The second [goal] is to figure out how we can improve the flood map to better reflect the reality of flooding. So we’re going to collect new data specific to each community on the ground … and see if having a richer data set can improve our flood modeling … and then, given that these are resource-constrained communities, to find some realistic solutions that would be low-cost, easy to implement, and could potentially help alleviate some of the floods these communities have experienced in the past few years.

What could those solutions be? 

A low cost-flood warning system. Maybe deploying additional water-level or rain gauge sensors and then if rainfall or water exceeds an amount, triggering a warning or alert for residents. 

Other options are temporary or deployable flood barriers [since it’s often] not feasible to implement levees or hard structures because they’re very costly. There are increasingly new kinds of deployable temporary flood barriers that could be helpful. 

If you were advising the rural counties in the Hill Country on next steps, what would you suggest?

I think as much as possible, gathering and implementing systems that collect more data will really pay off in many ways, like first alerting people when there is flooding. But also helping us build better models. If we can enrich our dataset of flood observations then I think we can improve our ability to predict floods in the future and our ability to potentially mitigate them.

There certainly were a lot of camps and RV parks in the flood zone or in the 100-year floodplain, and there’s going to be debate about whether they should be moved.
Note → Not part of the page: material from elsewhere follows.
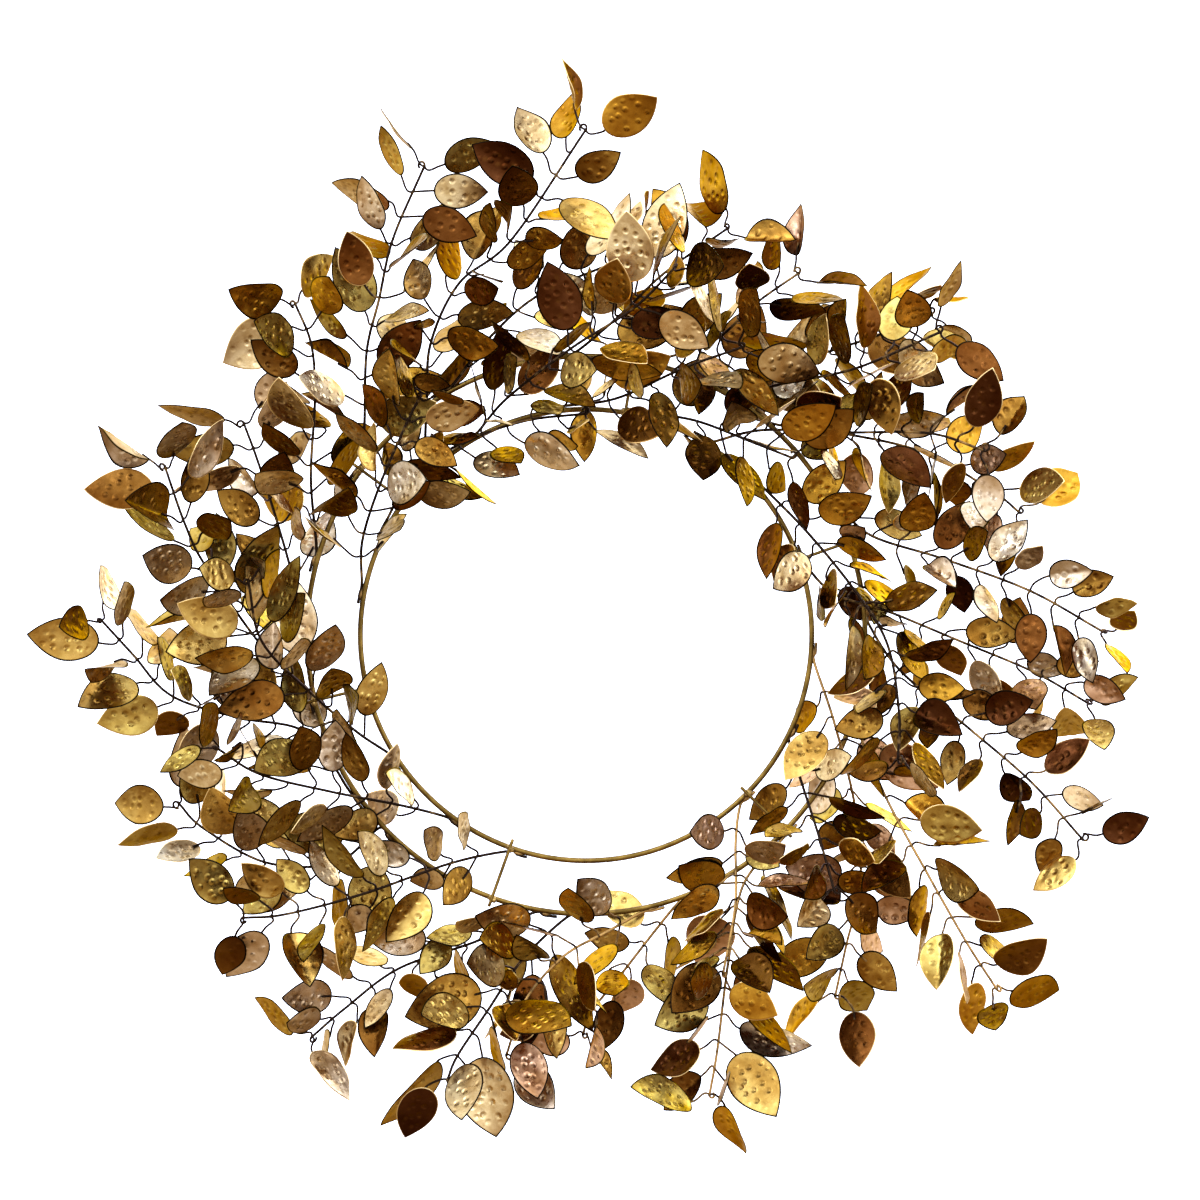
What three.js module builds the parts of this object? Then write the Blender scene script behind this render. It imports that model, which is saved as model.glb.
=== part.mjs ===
// A metal wreath: a flat frame of two wire rings joined by six cross wires, and leaf sprays
// welded to the rings. Millimetres, +Z up. The rings lie in the XZ plane, the front faces -Y,
// and the origin is the point where a nail carries the outer ring.

import * as THREE from 'three';

// Frame
const INNER_RING_RADIUS = 144; // to the middle of the wire, as is OUTER_RING_RADIUS
const OUTER_RING_RADIUS = 178;
const RING_WIRE_RADIUS = 1.8;
const RING_STEPS = 48; // straight stretches in a ring
const RING_SIDES = 6; // faces round its wire
const CROSS_WIRE_RADIUS = 1.1;
const CROSS_WIRE_END = 3.5; // how far each end stands past the rings' wires
const CROSS_WIRE_SIDES = 6;
const CROSS_WIRE_ANGLES = [80, 19.5, -44.5, -109.7, -166.4, 143.7]; // degrees from +X towards +Z
const WELD_GAP = 0.3; // between wires that the real object welds together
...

It’s a challenging issue because people want to be by the river. It’s a beautiful natural resource we should use in a recreational sense. But maybe thinking about risk-averse decision making, there may be a lesson going forward about what actions to take given a future flood watch or future flood warning. Those spaces in the floodway can and should be used when it’s not flooding, but we need to know more about what are the situations [when] we need to evacuate from there. And we need to make those decisions in a timely way. 

This interview has been edited for clarity and length.